*Recorded data:*
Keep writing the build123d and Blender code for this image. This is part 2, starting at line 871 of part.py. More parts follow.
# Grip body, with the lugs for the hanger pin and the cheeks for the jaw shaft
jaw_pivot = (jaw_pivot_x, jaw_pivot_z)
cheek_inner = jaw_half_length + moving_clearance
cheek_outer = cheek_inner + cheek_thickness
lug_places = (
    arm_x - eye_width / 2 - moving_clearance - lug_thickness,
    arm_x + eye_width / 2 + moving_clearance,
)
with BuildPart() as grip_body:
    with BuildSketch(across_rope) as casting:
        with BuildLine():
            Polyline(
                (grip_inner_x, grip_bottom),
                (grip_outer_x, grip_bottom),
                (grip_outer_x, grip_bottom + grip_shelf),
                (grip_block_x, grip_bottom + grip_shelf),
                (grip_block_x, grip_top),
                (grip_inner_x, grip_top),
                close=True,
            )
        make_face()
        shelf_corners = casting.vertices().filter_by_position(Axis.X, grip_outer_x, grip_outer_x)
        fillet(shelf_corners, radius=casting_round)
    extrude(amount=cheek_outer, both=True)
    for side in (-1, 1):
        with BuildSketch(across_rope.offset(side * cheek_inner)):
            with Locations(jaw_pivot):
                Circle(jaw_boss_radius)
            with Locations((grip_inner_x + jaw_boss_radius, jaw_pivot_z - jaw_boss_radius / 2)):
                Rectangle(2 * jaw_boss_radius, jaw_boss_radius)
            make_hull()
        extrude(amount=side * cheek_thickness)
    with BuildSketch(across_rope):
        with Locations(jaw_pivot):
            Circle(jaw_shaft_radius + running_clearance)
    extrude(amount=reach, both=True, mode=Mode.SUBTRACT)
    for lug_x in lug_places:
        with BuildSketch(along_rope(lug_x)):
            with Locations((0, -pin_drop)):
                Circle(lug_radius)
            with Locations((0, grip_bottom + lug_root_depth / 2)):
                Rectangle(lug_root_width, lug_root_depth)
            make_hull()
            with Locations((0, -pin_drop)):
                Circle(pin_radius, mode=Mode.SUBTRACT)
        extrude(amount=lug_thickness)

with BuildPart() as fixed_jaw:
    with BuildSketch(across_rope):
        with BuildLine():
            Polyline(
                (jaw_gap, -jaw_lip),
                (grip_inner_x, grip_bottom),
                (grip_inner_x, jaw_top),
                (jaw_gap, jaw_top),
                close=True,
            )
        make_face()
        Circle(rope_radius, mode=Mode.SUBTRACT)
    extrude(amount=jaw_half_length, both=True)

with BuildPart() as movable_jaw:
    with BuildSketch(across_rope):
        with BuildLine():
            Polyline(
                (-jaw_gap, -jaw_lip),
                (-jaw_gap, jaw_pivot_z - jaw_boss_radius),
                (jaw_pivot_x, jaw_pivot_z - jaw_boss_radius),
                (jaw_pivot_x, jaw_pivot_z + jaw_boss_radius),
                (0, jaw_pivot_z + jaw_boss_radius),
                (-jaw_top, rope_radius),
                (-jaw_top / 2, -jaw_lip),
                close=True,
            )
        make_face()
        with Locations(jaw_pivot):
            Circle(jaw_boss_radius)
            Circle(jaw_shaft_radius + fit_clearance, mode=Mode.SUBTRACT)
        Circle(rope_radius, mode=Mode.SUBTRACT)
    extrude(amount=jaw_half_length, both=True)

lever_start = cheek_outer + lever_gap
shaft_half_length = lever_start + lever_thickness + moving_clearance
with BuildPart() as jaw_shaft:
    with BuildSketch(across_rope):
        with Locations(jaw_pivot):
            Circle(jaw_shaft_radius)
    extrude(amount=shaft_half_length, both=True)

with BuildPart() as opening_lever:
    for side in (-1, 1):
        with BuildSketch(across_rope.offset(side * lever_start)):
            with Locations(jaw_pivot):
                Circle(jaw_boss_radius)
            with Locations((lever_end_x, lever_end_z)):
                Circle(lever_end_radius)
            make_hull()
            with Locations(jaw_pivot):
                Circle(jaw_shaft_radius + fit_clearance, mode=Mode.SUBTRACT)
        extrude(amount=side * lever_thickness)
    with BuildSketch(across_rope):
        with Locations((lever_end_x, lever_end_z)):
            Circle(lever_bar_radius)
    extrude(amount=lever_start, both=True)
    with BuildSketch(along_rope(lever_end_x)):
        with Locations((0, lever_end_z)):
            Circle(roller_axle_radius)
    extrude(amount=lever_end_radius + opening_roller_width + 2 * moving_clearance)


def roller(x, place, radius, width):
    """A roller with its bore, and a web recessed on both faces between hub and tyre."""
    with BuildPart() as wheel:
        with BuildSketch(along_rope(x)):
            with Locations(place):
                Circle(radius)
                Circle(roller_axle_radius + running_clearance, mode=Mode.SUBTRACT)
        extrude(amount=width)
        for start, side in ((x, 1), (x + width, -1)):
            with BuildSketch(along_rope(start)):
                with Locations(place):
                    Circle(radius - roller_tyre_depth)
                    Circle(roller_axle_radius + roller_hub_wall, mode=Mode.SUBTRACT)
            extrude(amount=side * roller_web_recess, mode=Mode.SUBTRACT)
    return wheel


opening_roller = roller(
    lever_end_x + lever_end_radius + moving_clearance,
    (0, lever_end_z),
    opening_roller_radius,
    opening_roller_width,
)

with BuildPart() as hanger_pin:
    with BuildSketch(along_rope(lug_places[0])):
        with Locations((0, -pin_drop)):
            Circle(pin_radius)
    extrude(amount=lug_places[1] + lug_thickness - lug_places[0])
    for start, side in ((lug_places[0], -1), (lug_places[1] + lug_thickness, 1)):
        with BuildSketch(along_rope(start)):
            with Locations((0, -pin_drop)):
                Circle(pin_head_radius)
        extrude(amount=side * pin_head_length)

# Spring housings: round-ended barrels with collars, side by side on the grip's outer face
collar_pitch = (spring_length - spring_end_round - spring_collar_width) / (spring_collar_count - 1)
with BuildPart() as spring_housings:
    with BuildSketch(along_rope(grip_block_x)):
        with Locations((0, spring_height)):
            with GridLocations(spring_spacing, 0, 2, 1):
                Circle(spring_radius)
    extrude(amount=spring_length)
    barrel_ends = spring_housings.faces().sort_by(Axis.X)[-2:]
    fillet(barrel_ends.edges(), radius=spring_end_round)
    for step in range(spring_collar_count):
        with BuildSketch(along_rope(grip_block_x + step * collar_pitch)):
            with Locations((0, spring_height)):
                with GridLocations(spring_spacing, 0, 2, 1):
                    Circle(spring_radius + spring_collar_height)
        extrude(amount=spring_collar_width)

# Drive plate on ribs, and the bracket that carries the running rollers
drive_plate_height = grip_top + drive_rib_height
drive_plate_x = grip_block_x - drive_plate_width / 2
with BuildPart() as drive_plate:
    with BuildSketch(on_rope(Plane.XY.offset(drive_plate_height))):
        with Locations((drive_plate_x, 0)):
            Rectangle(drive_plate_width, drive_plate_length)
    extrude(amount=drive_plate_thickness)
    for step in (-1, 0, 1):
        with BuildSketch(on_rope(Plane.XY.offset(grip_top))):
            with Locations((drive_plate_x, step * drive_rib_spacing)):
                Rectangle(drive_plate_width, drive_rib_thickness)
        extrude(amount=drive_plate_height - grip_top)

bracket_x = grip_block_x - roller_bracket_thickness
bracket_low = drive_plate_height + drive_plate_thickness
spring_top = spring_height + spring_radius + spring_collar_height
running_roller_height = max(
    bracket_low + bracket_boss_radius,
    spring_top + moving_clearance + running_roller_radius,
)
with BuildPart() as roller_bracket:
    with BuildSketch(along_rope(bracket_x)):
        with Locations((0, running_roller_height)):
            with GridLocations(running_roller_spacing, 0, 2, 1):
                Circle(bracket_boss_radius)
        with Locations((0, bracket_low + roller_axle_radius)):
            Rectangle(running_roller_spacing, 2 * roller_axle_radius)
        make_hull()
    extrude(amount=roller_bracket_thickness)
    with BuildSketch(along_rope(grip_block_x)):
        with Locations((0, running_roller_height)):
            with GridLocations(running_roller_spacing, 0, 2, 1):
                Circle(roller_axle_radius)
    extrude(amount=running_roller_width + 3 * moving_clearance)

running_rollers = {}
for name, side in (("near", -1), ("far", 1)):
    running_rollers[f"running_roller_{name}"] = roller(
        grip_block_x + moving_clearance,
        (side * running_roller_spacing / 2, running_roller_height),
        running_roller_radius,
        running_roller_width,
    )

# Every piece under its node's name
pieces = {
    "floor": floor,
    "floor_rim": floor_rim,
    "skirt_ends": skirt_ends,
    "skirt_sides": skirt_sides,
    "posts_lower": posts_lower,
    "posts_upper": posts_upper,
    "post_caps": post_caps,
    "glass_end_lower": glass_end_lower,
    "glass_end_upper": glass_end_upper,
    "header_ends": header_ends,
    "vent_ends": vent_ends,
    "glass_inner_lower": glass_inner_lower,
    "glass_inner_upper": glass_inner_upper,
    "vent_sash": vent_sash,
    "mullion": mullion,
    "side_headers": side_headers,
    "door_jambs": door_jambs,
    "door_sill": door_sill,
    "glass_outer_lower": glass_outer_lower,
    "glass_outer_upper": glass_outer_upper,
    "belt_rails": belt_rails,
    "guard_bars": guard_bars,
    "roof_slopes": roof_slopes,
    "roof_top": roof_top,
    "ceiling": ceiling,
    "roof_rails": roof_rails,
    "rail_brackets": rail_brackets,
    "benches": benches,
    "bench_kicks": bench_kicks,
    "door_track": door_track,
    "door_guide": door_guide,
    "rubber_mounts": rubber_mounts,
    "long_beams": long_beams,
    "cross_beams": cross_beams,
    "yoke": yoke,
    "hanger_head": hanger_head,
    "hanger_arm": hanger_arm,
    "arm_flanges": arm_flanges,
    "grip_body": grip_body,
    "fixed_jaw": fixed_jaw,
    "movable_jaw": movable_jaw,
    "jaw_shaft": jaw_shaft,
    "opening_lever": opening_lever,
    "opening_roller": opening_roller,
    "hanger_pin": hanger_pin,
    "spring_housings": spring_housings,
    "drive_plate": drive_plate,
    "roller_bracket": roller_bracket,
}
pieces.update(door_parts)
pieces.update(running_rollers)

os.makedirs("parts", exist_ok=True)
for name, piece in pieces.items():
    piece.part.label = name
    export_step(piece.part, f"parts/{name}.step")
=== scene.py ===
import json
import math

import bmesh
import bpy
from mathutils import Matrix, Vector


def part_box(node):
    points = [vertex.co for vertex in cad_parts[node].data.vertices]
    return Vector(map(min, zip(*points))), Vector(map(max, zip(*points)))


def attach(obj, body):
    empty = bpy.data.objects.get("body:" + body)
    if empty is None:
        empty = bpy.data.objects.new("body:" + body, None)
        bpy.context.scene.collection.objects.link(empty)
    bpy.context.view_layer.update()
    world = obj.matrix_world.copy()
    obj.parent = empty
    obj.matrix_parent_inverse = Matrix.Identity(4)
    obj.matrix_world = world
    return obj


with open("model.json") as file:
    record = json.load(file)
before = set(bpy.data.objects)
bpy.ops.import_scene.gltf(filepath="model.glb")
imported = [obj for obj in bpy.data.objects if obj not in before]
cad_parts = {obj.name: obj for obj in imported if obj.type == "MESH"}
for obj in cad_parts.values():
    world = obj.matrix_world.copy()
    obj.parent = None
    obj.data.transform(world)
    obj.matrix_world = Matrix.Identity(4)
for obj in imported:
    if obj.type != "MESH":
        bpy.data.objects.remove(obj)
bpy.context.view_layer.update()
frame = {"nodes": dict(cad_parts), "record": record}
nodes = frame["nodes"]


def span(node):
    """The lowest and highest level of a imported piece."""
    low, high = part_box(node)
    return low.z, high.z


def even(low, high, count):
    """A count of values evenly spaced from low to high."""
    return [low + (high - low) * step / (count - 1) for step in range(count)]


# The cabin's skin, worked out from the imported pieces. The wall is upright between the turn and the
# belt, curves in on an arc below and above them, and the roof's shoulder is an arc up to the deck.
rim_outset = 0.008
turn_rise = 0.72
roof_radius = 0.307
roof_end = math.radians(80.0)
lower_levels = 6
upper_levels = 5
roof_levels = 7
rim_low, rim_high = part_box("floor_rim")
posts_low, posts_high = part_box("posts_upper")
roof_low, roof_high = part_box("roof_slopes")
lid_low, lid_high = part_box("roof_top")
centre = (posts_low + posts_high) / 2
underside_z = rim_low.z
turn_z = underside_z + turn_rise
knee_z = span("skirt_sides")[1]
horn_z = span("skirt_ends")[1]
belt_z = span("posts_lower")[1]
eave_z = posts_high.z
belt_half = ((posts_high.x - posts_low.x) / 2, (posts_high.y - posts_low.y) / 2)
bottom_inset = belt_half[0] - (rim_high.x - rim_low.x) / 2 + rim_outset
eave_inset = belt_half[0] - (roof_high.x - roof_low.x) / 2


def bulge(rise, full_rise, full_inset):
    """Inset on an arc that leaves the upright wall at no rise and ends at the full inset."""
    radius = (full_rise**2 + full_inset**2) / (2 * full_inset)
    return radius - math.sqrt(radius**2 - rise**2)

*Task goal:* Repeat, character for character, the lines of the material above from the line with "record = json.load(file)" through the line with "return [low +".

*Correct response:*
    record = json.load(file)
before = set(bpy.data.objects)
bpy.ops.import_scene.gltf(filepath="model.glb")
imported = [obj for obj in bpy.data.objects if obj not in before]
cad_parts = {obj.name: obj for obj in imported if obj.type == "MESH"}
for obj in cad_parts.values():
    world = obj.matrix_world.copy()
    obj.parent = None
    obj.data.transform(world)
    obj.matrix_world = Matrix.Identity(4)
for obj in imported:
    if obj.type != "MESH":
        bpy.data.objects.remove(obj)
bpy.context.view_layer.update()
frame = {"nodes": dict(cad_parts), "record": record}
nodes = frame["nodes"]


def span(node):
    """The lowest and highest level of a imported piece."""
    low, high = part_box(node)
    return low.z, high.z


def even(low, high, count):
    """A count of values evenly spaced from low to high."""
    return [low + (high - low) * step / (count - 1) for step in range(count)]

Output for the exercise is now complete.